Today’s reading is on Jeremiah 29.

It is quite impossible for me to imagine the last few years without my wife Paige by my side, supporting, listening, and loving me. I have seen through the blessing of this marriage how God demonstrates His love for us through what he’s planned for us. There is incredible comfort in knowing you are heard; loved; cared for. Jeremiah’s letter to the Babylonian exiles speaks true to us about this fact even many years later. We, too, are in a land of exile, the weight of our human sinfulness and a broken world deeming us unworthy on our own accord by God’s judgement. But Jeremiah 29 is a reminder all of us need constantly: God hears us, He listens, and He wants us to seek him and share the wealth of life found in Him with those around us. God is thinking about us and cares about us even as we are; as Psalm 40:5 says, “You have multiplied, O Lord my God, your wondrous deeds and your thoughts toward us; none can compare with you!” 

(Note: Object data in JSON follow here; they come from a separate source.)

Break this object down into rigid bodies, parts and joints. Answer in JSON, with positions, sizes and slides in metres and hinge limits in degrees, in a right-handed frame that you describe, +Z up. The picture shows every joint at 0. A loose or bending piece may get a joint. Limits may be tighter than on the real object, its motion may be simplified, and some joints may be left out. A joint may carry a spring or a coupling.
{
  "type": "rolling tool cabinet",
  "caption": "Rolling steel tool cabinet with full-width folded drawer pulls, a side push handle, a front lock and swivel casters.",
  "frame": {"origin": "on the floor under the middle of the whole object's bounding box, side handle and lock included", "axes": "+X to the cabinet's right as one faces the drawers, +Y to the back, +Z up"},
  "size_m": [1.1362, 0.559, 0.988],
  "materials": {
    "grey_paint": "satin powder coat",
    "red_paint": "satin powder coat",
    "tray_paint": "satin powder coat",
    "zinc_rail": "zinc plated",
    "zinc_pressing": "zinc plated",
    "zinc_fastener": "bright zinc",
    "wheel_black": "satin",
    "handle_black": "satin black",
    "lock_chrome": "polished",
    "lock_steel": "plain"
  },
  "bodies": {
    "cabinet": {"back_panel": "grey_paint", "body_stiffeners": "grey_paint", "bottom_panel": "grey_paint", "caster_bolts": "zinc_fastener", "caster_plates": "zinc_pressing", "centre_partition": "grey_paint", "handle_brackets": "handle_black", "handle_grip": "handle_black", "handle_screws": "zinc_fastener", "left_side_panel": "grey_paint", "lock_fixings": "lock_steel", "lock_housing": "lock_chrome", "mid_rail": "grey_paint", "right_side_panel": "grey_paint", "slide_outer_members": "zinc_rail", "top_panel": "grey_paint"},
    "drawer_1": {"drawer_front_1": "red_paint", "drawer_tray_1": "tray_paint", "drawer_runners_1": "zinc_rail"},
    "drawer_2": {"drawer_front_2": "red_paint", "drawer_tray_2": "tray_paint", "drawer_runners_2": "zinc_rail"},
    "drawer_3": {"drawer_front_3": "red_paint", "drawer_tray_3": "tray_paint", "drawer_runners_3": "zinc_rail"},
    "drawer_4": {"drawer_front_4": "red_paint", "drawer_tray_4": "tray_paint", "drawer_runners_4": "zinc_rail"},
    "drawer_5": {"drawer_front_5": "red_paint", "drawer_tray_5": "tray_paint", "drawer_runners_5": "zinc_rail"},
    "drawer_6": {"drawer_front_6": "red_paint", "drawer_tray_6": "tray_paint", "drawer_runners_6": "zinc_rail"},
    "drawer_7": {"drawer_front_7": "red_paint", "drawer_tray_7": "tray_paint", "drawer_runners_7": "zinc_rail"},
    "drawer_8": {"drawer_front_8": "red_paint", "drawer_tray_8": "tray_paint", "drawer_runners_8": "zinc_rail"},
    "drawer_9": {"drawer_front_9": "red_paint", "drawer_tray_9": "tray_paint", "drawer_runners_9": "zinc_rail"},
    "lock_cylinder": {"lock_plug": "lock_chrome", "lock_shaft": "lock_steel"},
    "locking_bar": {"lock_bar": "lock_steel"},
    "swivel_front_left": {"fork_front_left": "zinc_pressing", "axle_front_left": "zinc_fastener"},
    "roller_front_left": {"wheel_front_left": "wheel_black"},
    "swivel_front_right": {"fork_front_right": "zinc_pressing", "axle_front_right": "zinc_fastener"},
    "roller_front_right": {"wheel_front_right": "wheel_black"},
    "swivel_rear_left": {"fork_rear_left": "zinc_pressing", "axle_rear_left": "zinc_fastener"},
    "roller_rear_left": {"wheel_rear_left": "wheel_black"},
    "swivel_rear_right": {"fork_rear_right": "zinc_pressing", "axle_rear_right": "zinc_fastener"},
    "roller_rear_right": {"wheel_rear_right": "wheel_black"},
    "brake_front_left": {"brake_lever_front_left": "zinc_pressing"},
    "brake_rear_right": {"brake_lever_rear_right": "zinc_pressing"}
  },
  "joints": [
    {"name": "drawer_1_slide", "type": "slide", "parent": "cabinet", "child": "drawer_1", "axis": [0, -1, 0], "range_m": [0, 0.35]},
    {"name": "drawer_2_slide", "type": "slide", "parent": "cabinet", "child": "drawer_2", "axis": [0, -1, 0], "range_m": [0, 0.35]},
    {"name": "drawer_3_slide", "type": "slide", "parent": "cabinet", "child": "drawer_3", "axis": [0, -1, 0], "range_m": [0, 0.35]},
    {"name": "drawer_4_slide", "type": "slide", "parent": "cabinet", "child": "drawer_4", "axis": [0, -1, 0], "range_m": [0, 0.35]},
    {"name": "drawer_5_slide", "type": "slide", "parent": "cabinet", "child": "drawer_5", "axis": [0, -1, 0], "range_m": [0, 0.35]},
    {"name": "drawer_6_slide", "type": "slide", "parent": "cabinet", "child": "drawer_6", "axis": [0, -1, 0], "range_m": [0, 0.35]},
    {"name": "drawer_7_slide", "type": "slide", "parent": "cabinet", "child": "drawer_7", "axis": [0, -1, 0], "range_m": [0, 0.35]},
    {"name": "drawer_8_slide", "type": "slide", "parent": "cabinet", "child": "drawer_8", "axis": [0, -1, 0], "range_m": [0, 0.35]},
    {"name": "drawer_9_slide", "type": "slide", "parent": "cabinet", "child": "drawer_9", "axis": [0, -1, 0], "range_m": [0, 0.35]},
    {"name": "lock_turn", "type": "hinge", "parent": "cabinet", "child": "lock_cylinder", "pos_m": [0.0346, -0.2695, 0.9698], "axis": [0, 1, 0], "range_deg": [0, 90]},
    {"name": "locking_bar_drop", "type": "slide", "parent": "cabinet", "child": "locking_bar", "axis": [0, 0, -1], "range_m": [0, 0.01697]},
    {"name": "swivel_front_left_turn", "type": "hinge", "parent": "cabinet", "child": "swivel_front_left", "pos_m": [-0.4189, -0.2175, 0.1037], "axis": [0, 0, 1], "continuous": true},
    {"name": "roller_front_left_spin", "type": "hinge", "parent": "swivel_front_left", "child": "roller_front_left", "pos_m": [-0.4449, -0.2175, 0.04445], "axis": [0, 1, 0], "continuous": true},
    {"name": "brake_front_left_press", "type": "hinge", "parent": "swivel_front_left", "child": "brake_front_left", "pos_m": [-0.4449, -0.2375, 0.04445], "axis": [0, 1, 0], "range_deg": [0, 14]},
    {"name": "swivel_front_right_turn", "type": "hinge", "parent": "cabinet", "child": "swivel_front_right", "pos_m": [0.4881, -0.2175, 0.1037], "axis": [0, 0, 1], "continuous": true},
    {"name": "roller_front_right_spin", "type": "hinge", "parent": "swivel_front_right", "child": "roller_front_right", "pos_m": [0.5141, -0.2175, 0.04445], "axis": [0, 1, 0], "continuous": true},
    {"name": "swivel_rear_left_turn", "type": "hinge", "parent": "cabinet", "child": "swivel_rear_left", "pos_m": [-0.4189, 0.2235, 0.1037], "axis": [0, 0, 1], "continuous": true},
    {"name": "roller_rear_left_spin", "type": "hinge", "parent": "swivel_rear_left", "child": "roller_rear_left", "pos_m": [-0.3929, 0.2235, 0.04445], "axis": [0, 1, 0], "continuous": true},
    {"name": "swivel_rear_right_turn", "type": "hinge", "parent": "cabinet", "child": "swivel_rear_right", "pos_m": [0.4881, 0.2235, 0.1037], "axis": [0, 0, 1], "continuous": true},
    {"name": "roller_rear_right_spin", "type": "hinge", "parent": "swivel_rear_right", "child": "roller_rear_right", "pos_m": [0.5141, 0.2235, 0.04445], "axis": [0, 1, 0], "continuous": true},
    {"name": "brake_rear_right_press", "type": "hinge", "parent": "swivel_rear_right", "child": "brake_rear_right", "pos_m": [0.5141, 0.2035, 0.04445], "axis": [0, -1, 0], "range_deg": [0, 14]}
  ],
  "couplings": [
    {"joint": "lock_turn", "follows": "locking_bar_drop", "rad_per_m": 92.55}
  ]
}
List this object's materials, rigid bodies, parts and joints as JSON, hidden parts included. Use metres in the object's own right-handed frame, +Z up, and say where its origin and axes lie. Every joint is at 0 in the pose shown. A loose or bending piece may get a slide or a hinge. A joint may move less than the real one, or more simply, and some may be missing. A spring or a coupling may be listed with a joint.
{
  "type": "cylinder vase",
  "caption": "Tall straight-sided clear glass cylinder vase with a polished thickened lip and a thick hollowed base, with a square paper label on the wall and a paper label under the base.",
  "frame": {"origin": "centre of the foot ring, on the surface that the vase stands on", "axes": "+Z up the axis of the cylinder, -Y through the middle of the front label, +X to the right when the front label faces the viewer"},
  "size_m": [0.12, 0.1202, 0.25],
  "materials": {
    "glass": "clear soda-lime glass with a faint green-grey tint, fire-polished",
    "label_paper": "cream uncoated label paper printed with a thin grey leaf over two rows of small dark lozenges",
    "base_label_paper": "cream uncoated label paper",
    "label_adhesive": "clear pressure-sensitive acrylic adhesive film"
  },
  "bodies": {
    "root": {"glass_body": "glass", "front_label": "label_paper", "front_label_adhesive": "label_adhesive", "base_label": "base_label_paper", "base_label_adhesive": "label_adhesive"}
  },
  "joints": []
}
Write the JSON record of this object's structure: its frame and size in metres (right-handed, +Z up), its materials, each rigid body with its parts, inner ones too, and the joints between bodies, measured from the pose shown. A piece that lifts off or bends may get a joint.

Beyond all, I find immense comfort in Jeremiah 29:12: “For I know the plans I have for you, declares the Lord, plans for welfare and not for evil, to give you a future and a hope.” Hope for the future when looking at this world seems nigh impossible to come by. However, despite all else, the knowledge of my hope in the Lord and my future in His presence provides a peace and joy that simply can not be found elsewhere. In my own exile, do I put myself in the position of these false prophets God condemns, who want to rush God’s plan and determine His undeterminable thoughts on their own? Or do I want to be someone instead who trusts God’s future for me, draws close to Him in the meantime, and prays for the same for those around me? In response to this ineffable gift and the action it inspires in me, I can only list verse 13 as the prayer of my heart: “You will seek me and find me, when you seek me with all your heart.” The Lord hears our cries to Him, and when it is our greatest desire to seek Him and follow His word, I know we will find a greater fortune than any riches could hope to compare to.